Hospitality is an important part of Villa Maria’s philosophy, with each facility (except Marlborough) offering on-site dining options. Many accommodate corporate and private functions and celebrations.
Villa Maria Estate has an umbrella of seven brands: Villa Maria, Vidal, Esk Valley, Thornbury, Riverstone, Kidnapper Cliffs and Te Awa. It designates four tiers of wine: Reserve, Single Vineyard, Cellar Selection and Private Bin.
Many wine drinkers are familiar their Sauvignon Blancs. However Villa Maria also produces Sparkling Sauvignon Blanc, Chardonnay, Albarino, Arneis, Chenin Blanc, Pinot Gris, Chenin Blanc, Riesling, Gewurztraminer, Verdelho, Viognier, Pinot Noir, Merlot, Malbec, Cabernet blends, Grenache, and Syrah. It’s vineyard holdings and contracts stretch across both of New Zealand’s main islands. Contiguous with their fruit sources, they have production facilities in Auckland, Marlborough, Hawke’s Bay and Gisborne.
Villa Maria Estate has received many accolades, winning numerous wine awards across its brand portfolio. They are the most award-winning winery in New Zealand.
Overnight success takes a lifetime and Alastair Maling is a good example of that aphorism. He was born and raised in Hawkes Bay. He first studied business at Lincoln University, however, after working at a winery in Hungary he pursued a degree in Viticulture and Oenology. After making wine in England, France, California and South Africa, he passed the grueling Master of Wine exam. Upon his return to New Zealand, he joined Villa Maria as a Group Winemaker, ascending to the role of General Manager of Winemaking and Viticulture.
Maling’s winemaking philosophy is that of minimal intervention. Driven by the vineyard and terroir expression, he produces wine that maximizes natural flavors of the fruit, all while being mindful of the environment. Blessed with a vast portfolio of stellar and diverse vineyards, he considers himself a student and steward of the land, as well as its storyteller.
Due to these efforts, Villa Maria wines are inexplicably pure, honest and intensely expressive of their origin. Many reserve red offerings are released three to four years late, in concert with their philosophy of bottle aging.
I had a chance to taste 2010 Taylor’s Pass Pinot Noir at IPNC and again in New Zealand. Sourced from a riverbank vineyard in Marlborough, the first taste of the wine evoked Russian River Valley sentiments. Gorgeous ripe cherry and raspberry emerged from the glass along with exotic spice. Voluptuous, generous texture sealed the deal. Juicy and seductive, this wine stole the show for me in Oregon, and again, in Marlborough.
The other head turner was a Sauvignon Blanc from the same vineyard.

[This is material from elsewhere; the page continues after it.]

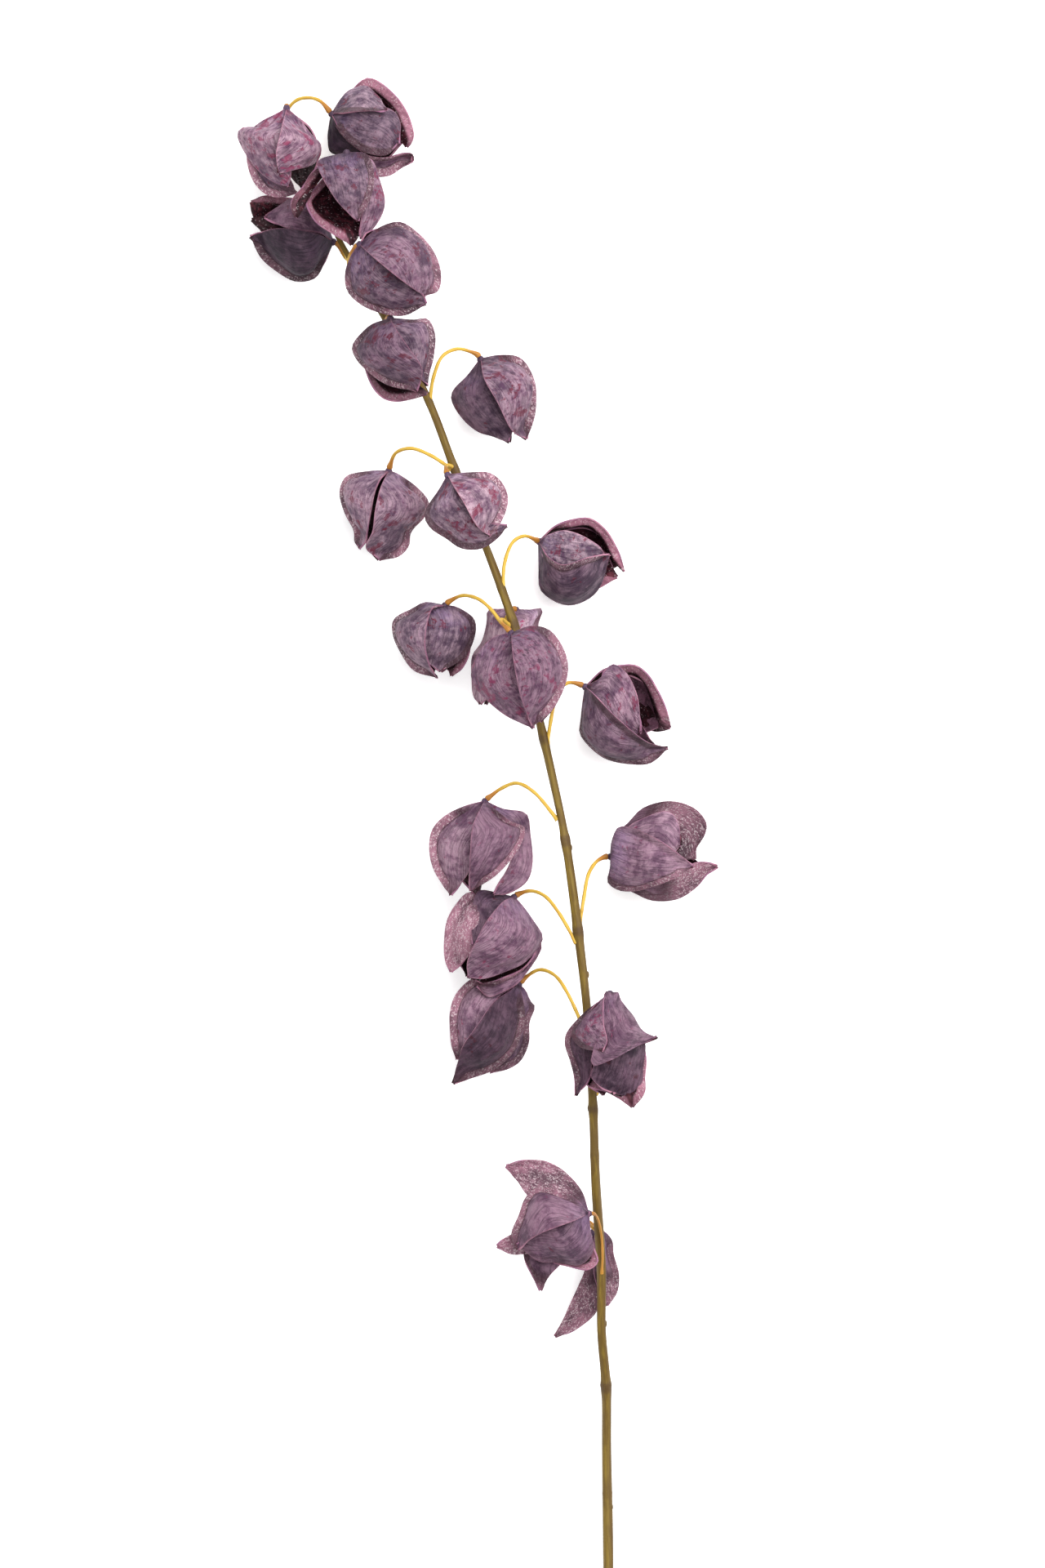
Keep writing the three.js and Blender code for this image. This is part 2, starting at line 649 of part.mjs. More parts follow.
        one: [[736, 1224, 0.5], [713, 1247, 0.2], [701, 1261, 0.2], [704, 1274, 0.5], [722, 1285, 0.9]],
        other: [[744, 1232, 0.8], [746, 1255, 0.85]],
        tip: [741, 1281, 0.9],
      },
      {
        one: [[714, 1240, -0.1], [693, 1264, -0.1], [691, 1278, -0.1], [698, 1300, -0.05], [704, 1322, 0]],
        other: [[728, 1262, 0.5], [725, 1295, 0.6], [721, 1318, 0.4]],
        tip: [705, 1340, 0.1],
      },
      {
        one: [[775, 1242, -0.1], [791, 1275, -0.05], [791, 1320, 0], [789, 1340, 0.05], [774, 1354, 0.2]],
        other: [[742, 1260, 0.7], [728, 1300, 0.8], [723, 1320, 0.75], [735, 1336, 0.7]],
        tip: [755, 1346, 0.6],
      },
      {
        one: [[722, 1245, -0.3], [706, 1285, -0.3], [715, 1325, -0.3]],
        other: [[760, 1250, -0.9], [760, 1310, -0.9]],
        tip: [738, 1340, -0.2],
      },
      {
        one: [[742, 1250, -0.72], [742, 1310, -0.72]],
        other: [[770, 1240, -0.3], [783, 1280, -0.3], [778, 1330, -0.3]],
        tip: [755, 1342, -0.1],
      },
    ],
  },
  {
    base: [722, 1485], mouth: [630, 1500], girth: 22, height: 56, rise: 0,
    route: [[737, 1560, 30], [742, 1540, 34], [741, 1512, 39], [735, 1492, 46], [728, 1486, 52]],
    petals: [
      {
        one: [[712, 1456, 0], [689, 1431, -0.1], [665, 1420, -0.1], [640, 1421, -0.05]],
        other: [[702, 1470, 0.4], [680, 1458, 0.4], [650, 1456, 0.35], [631, 1441, 0.2]],
        tip: [620, 1427, 0],
      },
      {
        one: [[706, 1467, 0.7], [680, 1459, 0.7], [652, 1458, 0.6], [641, 1471, 0.7], [630, 1499, 0.75]],
        other: [[700, 1494, 1.05], [670, 1503, 1.12], [645, 1516, 1.1]],
        tip: [623, 1527, 0.8],
      },
      {
        one: [[724, 1506, 0.4], [727, 1530, 0.3], [711, 1548, 0.4], [684, 1544, 0.7], [660, 1543, 0.9]],
        other: [[705, 1488, 0.85], [675, 1495, 0.88], [650, 1508, 0.85]],
        tip: [634, 1523, 0.85],
      },
      {
        one: [[655, 1515, 0.4], [636, 1534, 0.3], [648, 1555, 0.2]],
        other: [[700, 1522, 0.1], [690, 1545, 0.1], [678, 1560, 0.1]],
        tip: [661, 1584, 0.1],
      },
      {
        one: [[724, 1520, -0.3], [733, 1544, -0.2], [720, 1555, -0.1], [690, 1550, 0]],
        other: [[710, 1505, -0.85], [680, 1525, -0.7]],
        tip: [663, 1541, 0],
      },
      {
        one: [[695, 1470, -0.6], [650, 1480, -0.5], [624, 1508, -0.1]],
        other: [[690, 1515, -0.9], [650, 1525, -0.5]],
        tip: [610, 1527, 0],
      },
    ],
  },
  {
    base: [728, 1508], mouth: [712, 1625], girth: 17, height: 15, rise: 0,
    route: [[733, 1510, 33], [722, 1500, 28], [720, 1496, 20], [725, 1500, 16]],
    petals: [
      {
        one: [[721, 1530, 0.1], [716, 1556, 0], [698, 1599, -0.05]],
        other: [[735, 1540, 0.2], [733, 1585, 0.2], [731, 1607, 0.15], [708, 1628, 0.1]],
        tip: [680, 1638, 0],
      },
      {
        one: [[739, 1508, 0], [747, 1520, 0], [748, 1537, 0], [757, 1558, 0], [757, 1580, 0]],
        other: [[730, 1525, -0.4], [728, 1560, -0.5], [733, 1585, -0.3]],
        tip: [742, 1598, 0],
      },
      {
        one: [[736, 1530, -0.85], [745, 1570, -0.75], [735, 1600, -0.45]],
        other: [[718, 1550, -0.5], [705, 1595, -0.5]],
        tip: [705, 1622, -0.3],
      },
    ],
  },
];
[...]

A symphony of fresh flavors, with tropical fruit intermixed with pink grapefruit and hints of lemongrass, this is a wine of substance, a poster child for vivid minerality and depth of flavor New Zealand Savvies seemingly effortlessly achieve.
Every one of the thirteen wines I sampled was stellar, a result of thoughtful, conscientious winemaking. Helen Morrison, Marlborough winemaker and my gracious host, guided me through the tasting. Afterwards she walked me through their extensive facility, which made me appreciate the gargantuan task of performing to such high standard in a context of large scale production.
I loved every sip, every word and every moment of my visit. I have developed a whole new appreciation for Villa Maria. I have long been a customer. However, now when I pass a bottle of their wine in an aisle at Safeway, I’m an avid enthusiast.